Girl stands in middle of room looking at device as two older girls sit on mats on floor in living room

The daughters of Basima (seen at the top of this page) in their new home in Baalbek, one of them looking at a photo of her brother, 16-year-old Ahmad, who is currently in Germany. Basima’s family fled Yarmouk camp to Baalbek in 2012. Once home to 150,000 residents, Yarmouk was formerly the largest Palestinian population center in Syria before it became an arena of fighting in December 2012.

Thousands fled after rebel forces entered the camp and its central mosque was hit in government airstrikes. Several thousand civilians remain in the camp, living in dire conditions after years of government bombings and siege, and the water and electricity lines cut. The Islamic State militant group now controls a large part of the camp.

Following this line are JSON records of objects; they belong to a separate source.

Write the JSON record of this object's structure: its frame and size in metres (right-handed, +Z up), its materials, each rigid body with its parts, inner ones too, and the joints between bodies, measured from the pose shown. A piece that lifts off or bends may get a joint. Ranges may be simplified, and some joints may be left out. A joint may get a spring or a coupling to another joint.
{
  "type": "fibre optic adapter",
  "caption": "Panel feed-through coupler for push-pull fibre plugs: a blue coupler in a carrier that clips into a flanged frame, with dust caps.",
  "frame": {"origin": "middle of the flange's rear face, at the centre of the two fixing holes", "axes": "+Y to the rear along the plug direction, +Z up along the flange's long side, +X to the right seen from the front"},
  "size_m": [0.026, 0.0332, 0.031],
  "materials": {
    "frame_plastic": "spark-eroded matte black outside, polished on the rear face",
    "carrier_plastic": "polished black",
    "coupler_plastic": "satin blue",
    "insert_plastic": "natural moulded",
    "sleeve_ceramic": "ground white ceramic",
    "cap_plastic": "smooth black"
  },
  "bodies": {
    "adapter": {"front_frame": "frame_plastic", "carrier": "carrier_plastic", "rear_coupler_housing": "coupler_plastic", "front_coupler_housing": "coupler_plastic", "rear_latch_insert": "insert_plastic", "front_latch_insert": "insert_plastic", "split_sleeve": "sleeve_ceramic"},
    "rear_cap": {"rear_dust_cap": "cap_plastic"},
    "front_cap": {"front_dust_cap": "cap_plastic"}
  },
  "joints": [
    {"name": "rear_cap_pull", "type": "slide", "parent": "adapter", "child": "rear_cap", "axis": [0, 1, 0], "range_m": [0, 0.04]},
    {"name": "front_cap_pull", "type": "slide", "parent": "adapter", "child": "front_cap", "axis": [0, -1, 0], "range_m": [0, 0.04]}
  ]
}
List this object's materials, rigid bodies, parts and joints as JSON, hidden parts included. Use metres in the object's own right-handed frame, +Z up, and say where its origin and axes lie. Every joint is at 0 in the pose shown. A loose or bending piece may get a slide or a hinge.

Close-up of phone displaying image of youth

A photo of Basima’s son, Ahmad, on her mobile phone. Basima sent him to Europe via Turkey. He reached Greece by sea and then Germany by land. The journey cost approximately $4,000. Ahmad is now in Berlin with his cousins and is going to school there.

Of the family’s situation in Lebanon, Basima said, “We have papers, but my husband has only 20 days left before they expire. They don’t give asylum to us. If they catch us working, they detain us. If things are better in Syria we would like to go back there. If not, we want to reunite with our son in Germany.”